Research Fellow, FIIA

Minna Ålander is a research fellow in the European Union research programme at the Finnish Institute of International Affairs (FIIA) where her research focus is on German foreign and security policy. She is also part of the research project analyzing Finland’s evolving role in Euro-Atlantic security, led by Matti Pesu, where she particularly focuses on Finnish security and defence policy, Northern European security and Nordic defence cooperation. Previously, Ålander worked at the German Institute for International and Security Affairs (SWP) in Berlin. She holds a joint Master’s degree in international relations from Free University Berlin, Humboldt-University of Berlin, and University of Potsdam.

Chair

Matti Pesu

Leading Researcher, FIIA

Matti Pesu is a Leading Researcher in the Finnish foreign policy, Northern European security, and NATO research programme at the Finnish Institute of International Affairs (FIIA).

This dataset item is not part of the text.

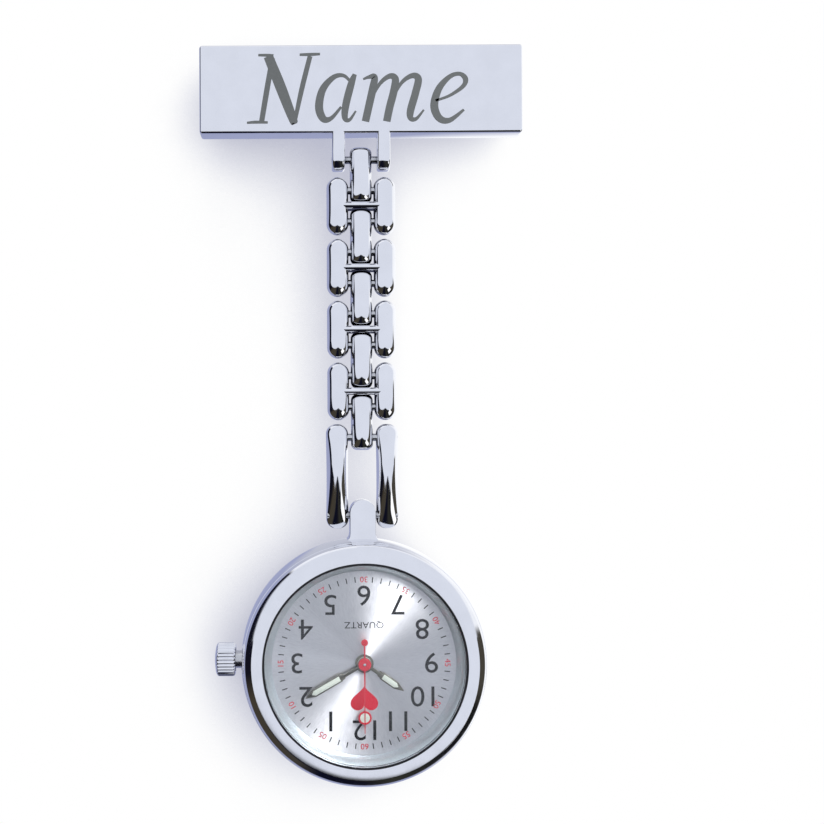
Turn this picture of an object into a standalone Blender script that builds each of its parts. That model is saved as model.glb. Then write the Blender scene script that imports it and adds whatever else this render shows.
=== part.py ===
"""Fob watch: a name badge with a brooch pin, a link chain and a quartz watch that hangs upside down.

Stored hanging as worn: +Z is up, the fronts face -Y, and the origin is the middle of the brooch pin.
Blender 4.5, metres.
"""

import math

import bmesh
import bpy
from mathutils import Matrix, Vector

MM = 0.001

# ---------------------------------------------------------------- driving dimensions

# Fits
RUN = 0.05 * MM  # radial play of a pivot, a pin or a shaft in its bore
SEAT = 0.05 * MM  # gap kept between two pieces that are pressed or stacked together
SWING = 0.12 * MM  # gap kept between a link's end and the web that it swings past

# Badge
BADGE_WIDTH = 38.8 * MM
BADGE_HEIGHT = 10.6 * MM
BADGE_DEPTH = 2.8 * MM
BADGE_EDGE = 0.3 * MM  # rounding of the plate's edges
RECESS_SIDE = 2.4 * MM  # rim left beside the recess in the back
RECESS_RIM = 2.0 * MM  # rim left above and below it
RECESS_DEPTH = 0.9 * MM
EAR_WIDTH = 1.56 * MM
EAR_PLAY = 0.7 * MM  # from the first centre link to each ear
EAR_ROOM = 1.41 * MM  # from the plate's lower edge to the first link's round end

# Brooch
NEEDLE_BEHIND = 1.9 * MM  # from the badge's back face to the needle's centre line
NEEDLE_RADIUS = 0.45 * MM
NEEDLE_TAPER = 3.0 * MM
NEEDLE_OVERHANG = 2.6 * MM  # how far the tip passes the catch's middle
BROOCH_MARGIN = 1.5 * MM  # from the recess's end to the brooch bar's end
BROOCH_HEIGHT = 4.2 * MM
BROOCH_THICKNESS = 0.7 * MM
PIVOT_INSET = 3.0 * MM  # from the bar's end to the needle's pivot
CATCH_INSET = 3.5 * MM  # from the bar's other end to the catch's middle
RIVET_RADIUS = 0.4 * MM
EYE_RADIUS = 1.05 * MM
EYE_THICKNESS = 1.2 * MM
PIVOT_TAB = 0.55 * MM  # thickness of each pivot tab
CATCH_WALL = 0.45 * MM
CATCH_LENGTH = 1.6 * MM
ROLLER_RADIUS = 1.15 * MM
ROLLER_BORE = 0.62 * MM
ROLLER_OVERHANG = 0.9 * MM  # how far the roller's grip stands out of the catch
ROLLER_LEVER = 1.85 * MM  # from the roller's axis to the end of its thumb tab
CATCH_SLOT = 1.1 * MM

# Chain
CHAIN_DEPTH = 2.4 * MM
LINK_WIDTH = 2.5 * MM  # centre links and side bars alike
LINK_PLAY = 0.35 * MM  # from a centre link to each bar beside it
LINK_END_GAP = 0.46 * MM  # between the ends of two side links in a row
LINK_CORNER = 0.75 * MM  # corner radius of a centre link seen from the front
LINK_FULLNESS = 0.68  # 1 makes a bar's section an ellipse, less makes its corners fuller
CENTRE_END = 1.53 * MM  # end radius of a centre link, round its pin
SIDE_END = 1.62 * MM
WEB_DEPTH = 1.9 * MM
WEB_THICKNESS = 0.47 * MM  # where the side link's web is thinnest
END_BAR_SPACING = 9.4 * MM
END_BAR_WIDTH = 2.6 * MM
END_BAR_WAIST = 0.12 * MM  # how far each side of an end bar draws in at half length
END_BAR_BOW = 0.5 * MM  # how far an end bar bows forward at half length
END_BAR_CORNER = 1.17 * MM
END_BAR_PLAY = 0.15 * MM  # from the lug to each end bar
PIN_RADIUS = 0.45 * MM
CENTRE_LINKS = 5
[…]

From May 2022 to April 2023, he leads a research project analyzing Finland’s nascent NATO policy and the country’s evolving role in Euro-Atlantic security. Since the beginning of 2023, Pesu has been leading FIIA’s Nordic network. Pesu has worked at FIIA since 2017 as a Visiting Fellow, Research Fellow, and Senior Research Fellow. He has also worked at Tampere University, the European Commission, and the Ministry for Foreign Affairs of Finland. In 2012–2018, he was actively involved in the leading Finnish online magazine on international politics, The Ulkopolitist¸ most recently as a Managing Editor. He has published extensively on Finnish foreign, security, and defence policy, defence cooperation, Baltic Sea security, and Euro-Atlantic security. Pesu completed his PhD on the role of ideas in Finnish foreign policy at Tampere University in 2019.